*Source material:*
════

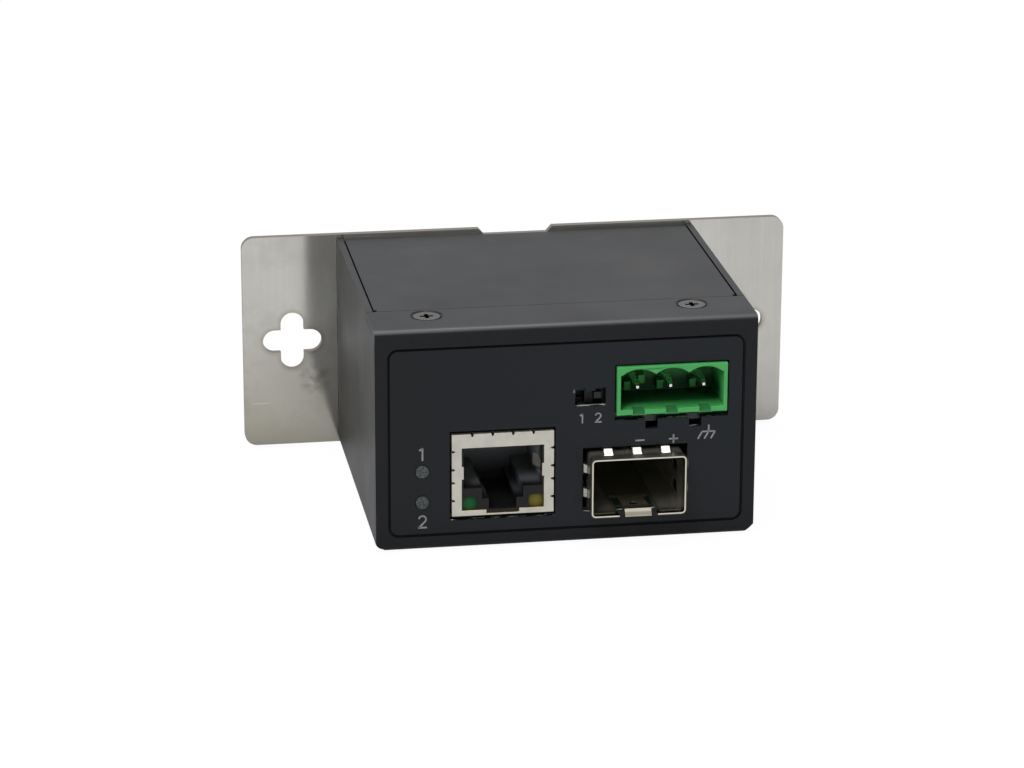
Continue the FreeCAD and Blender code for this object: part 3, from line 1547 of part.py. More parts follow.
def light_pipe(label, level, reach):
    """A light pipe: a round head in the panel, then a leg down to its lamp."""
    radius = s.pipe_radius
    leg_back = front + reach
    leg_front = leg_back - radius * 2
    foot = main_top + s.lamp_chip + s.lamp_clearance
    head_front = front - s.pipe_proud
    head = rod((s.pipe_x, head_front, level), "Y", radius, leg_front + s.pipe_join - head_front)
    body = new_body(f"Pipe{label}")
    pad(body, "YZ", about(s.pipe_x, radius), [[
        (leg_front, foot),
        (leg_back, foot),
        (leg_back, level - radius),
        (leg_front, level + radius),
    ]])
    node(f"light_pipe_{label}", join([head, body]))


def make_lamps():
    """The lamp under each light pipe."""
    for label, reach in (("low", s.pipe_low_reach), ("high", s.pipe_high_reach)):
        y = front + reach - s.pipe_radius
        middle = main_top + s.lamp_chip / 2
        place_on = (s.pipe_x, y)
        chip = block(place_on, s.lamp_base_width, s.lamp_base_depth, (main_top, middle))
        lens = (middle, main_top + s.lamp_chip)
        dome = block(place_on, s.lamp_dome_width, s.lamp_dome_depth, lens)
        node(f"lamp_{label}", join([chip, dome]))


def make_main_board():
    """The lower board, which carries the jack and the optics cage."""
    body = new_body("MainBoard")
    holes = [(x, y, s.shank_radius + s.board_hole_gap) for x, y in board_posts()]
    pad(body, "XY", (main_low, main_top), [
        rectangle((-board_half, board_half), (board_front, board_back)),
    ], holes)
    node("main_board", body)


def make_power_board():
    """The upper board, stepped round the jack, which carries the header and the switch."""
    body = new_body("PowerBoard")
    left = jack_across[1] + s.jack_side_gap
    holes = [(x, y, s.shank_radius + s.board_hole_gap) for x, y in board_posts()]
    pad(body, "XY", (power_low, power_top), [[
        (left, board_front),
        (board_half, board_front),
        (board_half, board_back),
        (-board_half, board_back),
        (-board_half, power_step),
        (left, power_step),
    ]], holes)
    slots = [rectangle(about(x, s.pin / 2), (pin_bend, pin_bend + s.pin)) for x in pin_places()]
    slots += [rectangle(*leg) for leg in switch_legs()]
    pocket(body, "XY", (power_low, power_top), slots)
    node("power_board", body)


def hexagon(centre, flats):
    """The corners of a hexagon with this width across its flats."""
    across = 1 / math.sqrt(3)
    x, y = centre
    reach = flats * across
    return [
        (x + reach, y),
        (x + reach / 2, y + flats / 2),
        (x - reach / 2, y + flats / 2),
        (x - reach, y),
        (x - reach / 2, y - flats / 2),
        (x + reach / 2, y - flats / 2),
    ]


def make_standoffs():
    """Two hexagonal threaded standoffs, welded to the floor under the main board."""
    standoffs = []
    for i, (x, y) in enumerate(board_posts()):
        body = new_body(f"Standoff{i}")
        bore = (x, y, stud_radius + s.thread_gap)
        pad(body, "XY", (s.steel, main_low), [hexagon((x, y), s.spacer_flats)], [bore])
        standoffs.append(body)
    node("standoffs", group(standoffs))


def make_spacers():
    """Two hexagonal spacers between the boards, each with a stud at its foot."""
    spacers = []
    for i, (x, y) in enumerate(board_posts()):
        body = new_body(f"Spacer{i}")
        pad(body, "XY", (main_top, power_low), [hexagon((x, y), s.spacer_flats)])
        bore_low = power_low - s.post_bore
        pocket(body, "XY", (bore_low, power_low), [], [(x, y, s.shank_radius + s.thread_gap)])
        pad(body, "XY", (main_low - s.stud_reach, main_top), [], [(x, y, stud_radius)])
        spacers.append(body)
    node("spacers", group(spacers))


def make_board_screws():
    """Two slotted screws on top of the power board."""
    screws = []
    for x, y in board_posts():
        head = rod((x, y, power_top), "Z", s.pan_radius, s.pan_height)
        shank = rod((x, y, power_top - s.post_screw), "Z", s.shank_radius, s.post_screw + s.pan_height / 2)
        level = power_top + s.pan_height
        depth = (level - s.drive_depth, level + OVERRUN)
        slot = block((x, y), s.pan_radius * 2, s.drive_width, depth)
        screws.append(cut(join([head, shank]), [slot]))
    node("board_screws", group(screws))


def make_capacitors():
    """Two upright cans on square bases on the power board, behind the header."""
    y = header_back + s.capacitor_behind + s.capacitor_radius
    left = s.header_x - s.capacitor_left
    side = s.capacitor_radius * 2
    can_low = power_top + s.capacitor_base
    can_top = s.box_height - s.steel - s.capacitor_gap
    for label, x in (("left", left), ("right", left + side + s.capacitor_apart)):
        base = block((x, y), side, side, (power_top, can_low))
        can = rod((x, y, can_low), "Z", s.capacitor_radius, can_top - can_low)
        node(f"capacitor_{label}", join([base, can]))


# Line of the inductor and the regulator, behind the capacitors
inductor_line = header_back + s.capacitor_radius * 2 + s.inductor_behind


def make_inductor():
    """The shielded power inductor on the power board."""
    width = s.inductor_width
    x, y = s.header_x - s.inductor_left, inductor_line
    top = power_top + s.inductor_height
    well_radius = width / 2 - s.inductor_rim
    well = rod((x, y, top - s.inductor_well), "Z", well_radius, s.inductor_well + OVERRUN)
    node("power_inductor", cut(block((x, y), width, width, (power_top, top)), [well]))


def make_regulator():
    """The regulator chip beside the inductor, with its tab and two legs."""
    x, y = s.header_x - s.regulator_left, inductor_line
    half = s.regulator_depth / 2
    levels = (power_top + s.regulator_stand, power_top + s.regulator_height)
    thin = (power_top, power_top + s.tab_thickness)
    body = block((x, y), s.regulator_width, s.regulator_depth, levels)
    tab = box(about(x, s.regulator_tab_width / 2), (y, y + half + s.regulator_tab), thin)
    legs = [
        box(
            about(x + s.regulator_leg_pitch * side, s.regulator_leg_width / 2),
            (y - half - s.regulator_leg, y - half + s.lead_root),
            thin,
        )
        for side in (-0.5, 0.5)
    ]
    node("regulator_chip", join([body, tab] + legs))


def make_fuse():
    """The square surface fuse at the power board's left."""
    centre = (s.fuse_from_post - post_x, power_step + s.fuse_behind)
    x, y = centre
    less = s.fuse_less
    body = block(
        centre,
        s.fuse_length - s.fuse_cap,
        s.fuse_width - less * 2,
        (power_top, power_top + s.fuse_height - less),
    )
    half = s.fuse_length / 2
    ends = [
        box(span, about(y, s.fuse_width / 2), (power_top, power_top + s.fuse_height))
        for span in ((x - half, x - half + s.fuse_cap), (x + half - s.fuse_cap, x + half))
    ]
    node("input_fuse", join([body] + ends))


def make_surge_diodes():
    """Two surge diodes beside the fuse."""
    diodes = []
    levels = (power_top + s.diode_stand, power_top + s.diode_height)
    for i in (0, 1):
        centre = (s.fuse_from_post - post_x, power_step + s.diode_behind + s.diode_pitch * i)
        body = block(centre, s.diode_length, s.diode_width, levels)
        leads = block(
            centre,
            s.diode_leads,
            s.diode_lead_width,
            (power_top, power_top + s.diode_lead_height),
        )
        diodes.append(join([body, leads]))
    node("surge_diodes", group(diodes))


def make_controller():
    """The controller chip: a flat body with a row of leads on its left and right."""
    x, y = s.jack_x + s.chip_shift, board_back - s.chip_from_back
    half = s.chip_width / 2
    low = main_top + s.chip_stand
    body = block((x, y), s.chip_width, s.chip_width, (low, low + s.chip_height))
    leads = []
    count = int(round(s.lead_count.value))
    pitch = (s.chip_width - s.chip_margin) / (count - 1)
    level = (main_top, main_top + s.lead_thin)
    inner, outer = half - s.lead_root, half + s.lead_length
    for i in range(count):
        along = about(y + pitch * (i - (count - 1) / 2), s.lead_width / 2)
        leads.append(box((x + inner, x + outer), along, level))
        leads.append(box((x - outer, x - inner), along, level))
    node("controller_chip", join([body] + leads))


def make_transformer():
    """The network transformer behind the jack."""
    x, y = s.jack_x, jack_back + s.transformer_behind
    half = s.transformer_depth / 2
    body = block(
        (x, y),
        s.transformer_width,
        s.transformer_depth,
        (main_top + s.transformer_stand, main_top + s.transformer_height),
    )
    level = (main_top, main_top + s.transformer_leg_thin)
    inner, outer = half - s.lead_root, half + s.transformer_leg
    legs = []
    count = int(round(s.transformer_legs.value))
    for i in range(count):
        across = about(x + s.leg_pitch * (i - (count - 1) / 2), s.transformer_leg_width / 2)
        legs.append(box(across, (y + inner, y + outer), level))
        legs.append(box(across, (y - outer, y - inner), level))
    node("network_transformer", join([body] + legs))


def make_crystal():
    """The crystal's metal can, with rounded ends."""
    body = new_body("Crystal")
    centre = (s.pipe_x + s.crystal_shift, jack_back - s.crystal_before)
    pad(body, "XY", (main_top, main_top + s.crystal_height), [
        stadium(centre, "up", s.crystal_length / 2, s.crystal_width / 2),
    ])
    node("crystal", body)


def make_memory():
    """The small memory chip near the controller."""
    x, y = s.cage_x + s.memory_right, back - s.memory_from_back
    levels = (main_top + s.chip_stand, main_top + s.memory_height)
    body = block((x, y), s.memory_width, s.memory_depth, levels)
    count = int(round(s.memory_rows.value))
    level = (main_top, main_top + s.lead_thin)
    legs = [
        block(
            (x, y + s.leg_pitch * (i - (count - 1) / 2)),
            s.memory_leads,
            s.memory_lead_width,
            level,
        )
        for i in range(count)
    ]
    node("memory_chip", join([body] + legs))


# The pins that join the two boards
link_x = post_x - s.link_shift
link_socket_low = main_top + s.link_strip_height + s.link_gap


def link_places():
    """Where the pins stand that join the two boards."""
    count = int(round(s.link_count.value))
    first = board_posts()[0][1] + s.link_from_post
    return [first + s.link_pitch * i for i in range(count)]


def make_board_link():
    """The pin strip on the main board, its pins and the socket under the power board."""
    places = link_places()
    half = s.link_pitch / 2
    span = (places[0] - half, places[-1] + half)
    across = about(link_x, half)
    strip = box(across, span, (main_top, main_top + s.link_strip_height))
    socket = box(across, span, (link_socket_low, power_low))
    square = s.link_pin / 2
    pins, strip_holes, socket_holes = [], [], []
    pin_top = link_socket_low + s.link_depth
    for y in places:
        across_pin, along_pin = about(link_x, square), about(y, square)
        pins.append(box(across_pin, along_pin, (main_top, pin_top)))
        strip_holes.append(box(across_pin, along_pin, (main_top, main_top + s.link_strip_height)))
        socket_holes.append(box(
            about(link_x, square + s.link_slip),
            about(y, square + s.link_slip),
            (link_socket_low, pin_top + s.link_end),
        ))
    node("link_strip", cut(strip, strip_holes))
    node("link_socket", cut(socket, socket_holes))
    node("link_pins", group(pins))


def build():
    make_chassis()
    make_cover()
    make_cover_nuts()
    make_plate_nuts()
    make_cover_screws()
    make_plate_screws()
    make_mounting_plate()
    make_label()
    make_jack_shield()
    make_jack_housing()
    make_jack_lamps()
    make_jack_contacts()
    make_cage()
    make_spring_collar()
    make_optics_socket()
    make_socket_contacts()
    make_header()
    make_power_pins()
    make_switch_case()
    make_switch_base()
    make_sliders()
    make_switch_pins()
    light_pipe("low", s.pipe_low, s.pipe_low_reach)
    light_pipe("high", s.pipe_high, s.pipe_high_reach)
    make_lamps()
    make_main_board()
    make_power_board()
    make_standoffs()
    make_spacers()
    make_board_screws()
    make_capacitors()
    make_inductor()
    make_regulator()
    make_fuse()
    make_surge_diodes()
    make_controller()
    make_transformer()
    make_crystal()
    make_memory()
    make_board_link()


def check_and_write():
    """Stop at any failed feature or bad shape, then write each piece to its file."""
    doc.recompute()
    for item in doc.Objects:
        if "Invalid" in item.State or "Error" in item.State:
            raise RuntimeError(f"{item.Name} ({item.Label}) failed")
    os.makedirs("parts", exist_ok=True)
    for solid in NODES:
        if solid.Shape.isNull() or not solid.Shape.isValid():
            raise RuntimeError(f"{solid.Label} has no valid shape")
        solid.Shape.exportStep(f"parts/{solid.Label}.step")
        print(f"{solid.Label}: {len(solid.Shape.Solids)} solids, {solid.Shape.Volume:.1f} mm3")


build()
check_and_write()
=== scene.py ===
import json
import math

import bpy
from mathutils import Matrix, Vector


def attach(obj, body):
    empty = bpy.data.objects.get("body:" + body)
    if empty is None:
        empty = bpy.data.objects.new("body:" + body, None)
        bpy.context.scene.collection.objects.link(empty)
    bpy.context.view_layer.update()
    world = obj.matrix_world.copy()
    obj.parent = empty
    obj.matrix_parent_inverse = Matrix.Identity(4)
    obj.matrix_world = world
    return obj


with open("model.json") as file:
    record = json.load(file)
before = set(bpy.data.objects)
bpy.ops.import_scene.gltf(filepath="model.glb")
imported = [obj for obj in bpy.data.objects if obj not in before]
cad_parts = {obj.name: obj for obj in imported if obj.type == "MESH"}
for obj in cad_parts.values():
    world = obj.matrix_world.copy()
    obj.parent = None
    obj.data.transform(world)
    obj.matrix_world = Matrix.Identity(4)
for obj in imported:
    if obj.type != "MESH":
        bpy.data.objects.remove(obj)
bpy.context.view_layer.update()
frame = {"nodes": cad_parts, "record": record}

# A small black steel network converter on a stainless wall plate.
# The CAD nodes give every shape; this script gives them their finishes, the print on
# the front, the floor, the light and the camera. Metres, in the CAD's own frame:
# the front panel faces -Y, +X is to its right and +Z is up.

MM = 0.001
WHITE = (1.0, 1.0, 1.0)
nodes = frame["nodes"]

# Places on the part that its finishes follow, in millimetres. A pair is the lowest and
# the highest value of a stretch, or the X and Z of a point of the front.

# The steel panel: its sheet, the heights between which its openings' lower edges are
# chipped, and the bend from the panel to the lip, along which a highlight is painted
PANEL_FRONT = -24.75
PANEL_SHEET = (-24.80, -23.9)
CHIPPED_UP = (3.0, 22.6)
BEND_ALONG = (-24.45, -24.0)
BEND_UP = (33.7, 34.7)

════

*Task directions:* Retype only this portion of the data above: the line containing "for solid in", the line containing "before = set(bpy.data.objects)", and all lines between them, exactly.

*Finished task:*
    for solid in NODES:
        if solid.Shape.isNull() or not solid.Shape.isValid():
            raise RuntimeError(f"{solid.Label} has no valid shape")
        solid.Shape.exportStep(f"parts/{solid.Label}.step")
        print(f"{solid.Label}: {len(solid.Shape.Solids)} solids, {solid.Shape.Volume:.1f} mm3")


build()
check_and_write()
=== scene.py ===
import json
import math

import bpy
from mathutils import Matrix, Vector


def attach(obj, body):
    empty = bpy.data.objects.get("body:" + body)
    if empty is None:
        empty = bpy.data.objects.new("body:" + body, None)
        bpy.context.scene.collection.objects.link(empty)
    bpy.context.view_layer.update()
    world = obj.matrix_world.copy()
    obj.parent = empty
    obj.matrix_parent_inverse = Matrix.Identity(4)
    obj.matrix_world = world
    return obj


with open("model.json") as file:
    record = json.load(file)
before = set(bpy.data.objects)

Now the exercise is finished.